Es ist nur immer wieder überraschend, wie wenig operative Aufmerksamkeit das beständige Arbeiten mit der Ordnung bei vielen Top-Managern hat. Es mag daran liegen, dass man sich mit der Einhaltung eines Ordnungsrahmens nicht immer beliebt macht, und dass daher die Neigung groß ist, sich nicht „die Hände schmutzig machen zu wollen“, d.h. solche Aufgaben an die Organisationsabteilung, die Revision oder das Controlling zu delegieren.
Es ist aber umgekehrt richtig, dass die Management-Aufgabe gerade darin besteht, die Einhaltung der Ordnung vorzuleben, ihr immer wieder neue Energie zu verleihen, indem man erläutert, warum es wichtig ist, sich gemäß der Ordnung und nicht anders zu verhalten, und vor allem, sie gemeinsam mit den Mitarbeitern zu leben, um gemeinsam zu erkennen, wie man erfolgreich wird.

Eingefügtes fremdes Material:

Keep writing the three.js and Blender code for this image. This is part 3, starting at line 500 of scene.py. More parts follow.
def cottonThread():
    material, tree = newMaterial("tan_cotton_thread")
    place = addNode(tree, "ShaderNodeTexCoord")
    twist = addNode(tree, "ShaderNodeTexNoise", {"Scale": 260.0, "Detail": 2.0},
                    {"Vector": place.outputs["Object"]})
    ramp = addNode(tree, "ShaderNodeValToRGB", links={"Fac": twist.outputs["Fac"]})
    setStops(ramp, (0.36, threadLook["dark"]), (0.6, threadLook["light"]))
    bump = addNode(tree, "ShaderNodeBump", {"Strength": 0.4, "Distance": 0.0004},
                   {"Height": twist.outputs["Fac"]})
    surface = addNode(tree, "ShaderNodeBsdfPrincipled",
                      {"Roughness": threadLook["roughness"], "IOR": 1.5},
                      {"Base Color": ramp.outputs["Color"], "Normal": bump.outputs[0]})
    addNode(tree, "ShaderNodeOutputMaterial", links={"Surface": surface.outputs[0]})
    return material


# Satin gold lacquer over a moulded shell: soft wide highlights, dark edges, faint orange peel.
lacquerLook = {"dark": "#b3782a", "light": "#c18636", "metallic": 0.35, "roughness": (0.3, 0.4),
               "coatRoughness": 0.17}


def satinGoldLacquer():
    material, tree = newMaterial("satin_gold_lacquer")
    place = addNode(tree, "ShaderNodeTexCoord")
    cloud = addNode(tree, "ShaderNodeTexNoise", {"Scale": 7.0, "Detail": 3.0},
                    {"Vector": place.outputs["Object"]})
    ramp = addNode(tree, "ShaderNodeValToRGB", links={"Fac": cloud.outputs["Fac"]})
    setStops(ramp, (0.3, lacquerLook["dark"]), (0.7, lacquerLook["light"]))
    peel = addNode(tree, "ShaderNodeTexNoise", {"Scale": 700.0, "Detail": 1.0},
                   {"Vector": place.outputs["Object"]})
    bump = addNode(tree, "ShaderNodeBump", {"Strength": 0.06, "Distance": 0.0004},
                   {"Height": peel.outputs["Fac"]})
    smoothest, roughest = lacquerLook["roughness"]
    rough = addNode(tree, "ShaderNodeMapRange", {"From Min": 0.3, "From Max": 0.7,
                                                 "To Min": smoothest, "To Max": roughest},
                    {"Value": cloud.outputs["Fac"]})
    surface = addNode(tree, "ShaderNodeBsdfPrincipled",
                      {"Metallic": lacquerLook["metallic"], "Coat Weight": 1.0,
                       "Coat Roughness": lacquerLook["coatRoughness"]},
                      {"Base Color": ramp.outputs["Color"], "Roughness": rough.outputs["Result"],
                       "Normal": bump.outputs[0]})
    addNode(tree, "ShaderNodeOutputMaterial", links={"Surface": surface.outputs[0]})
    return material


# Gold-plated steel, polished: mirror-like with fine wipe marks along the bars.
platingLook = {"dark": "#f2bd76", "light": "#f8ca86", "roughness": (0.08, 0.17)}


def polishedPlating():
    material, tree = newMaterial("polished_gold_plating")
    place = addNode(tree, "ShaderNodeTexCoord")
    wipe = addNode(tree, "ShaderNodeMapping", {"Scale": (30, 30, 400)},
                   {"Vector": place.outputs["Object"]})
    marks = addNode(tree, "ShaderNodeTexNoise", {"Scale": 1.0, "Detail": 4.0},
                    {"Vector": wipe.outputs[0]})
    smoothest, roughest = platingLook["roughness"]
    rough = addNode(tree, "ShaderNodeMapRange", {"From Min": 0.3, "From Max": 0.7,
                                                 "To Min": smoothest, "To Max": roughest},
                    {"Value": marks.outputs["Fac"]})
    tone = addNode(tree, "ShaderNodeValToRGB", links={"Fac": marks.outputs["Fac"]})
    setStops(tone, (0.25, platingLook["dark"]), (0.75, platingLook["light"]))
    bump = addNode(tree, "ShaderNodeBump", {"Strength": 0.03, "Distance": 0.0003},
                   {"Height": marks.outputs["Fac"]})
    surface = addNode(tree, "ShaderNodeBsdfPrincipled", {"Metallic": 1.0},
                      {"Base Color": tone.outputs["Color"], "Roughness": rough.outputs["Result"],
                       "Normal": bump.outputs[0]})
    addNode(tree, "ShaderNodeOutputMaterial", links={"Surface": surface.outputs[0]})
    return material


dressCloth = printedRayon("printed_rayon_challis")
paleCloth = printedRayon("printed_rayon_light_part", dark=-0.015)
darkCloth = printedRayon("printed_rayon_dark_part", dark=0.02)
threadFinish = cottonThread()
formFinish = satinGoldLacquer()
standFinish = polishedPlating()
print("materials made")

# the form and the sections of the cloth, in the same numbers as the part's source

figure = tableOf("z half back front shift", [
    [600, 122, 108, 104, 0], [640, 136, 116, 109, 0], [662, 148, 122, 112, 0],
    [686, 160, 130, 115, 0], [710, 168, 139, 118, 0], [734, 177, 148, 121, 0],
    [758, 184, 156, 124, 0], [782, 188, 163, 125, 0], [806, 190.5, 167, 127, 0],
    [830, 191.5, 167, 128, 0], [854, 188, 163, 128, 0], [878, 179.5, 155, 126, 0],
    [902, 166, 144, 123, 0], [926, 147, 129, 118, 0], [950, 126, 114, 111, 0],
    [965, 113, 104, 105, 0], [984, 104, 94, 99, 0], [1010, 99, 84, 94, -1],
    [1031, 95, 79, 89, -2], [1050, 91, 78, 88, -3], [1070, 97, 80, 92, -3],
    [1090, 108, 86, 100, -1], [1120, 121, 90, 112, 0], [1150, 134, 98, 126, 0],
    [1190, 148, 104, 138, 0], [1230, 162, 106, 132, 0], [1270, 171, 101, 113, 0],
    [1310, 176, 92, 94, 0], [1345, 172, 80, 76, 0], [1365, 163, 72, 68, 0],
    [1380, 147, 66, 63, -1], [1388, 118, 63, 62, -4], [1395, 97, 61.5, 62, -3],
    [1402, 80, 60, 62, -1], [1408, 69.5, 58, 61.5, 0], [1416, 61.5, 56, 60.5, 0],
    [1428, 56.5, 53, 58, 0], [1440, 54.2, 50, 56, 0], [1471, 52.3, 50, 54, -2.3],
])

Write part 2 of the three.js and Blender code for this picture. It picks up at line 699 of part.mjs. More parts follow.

Moderne Trainer (und Manager) arbeiten intensiv mit ihren Spielern, um sie besser zu machen, individuell und im Team. Für diese Trainer/Manager ist Kontrolle nicht das wichtigste Führungsinstrument, sondern Kommunikation, und zwar nicht über (!) die Ordnung/das Spielsystem, sondern innerhalb (!) dieser Ordnung.
So kann es gelingen, aus einer Truppe von Nobodys eine verschworene Kämpfertruppe zu machen, die andere das Fürchten lehrt. Und mitunter entdeckt man dann auch das ein oder andere Juwel, das man nicht erkannt hätte, wenn man nicht intensiv genug mit den Menschen gearbeitet hätte.
Wie auch immer es mit Eintracht Frankfurt weitergeht, es ist ein weiteres exzellentes Beispiel für die Kraft von motivierten Teams, die sich einem gemeinsamen Ziel verschworen haben. Wir nennen das „Mobilisierung“.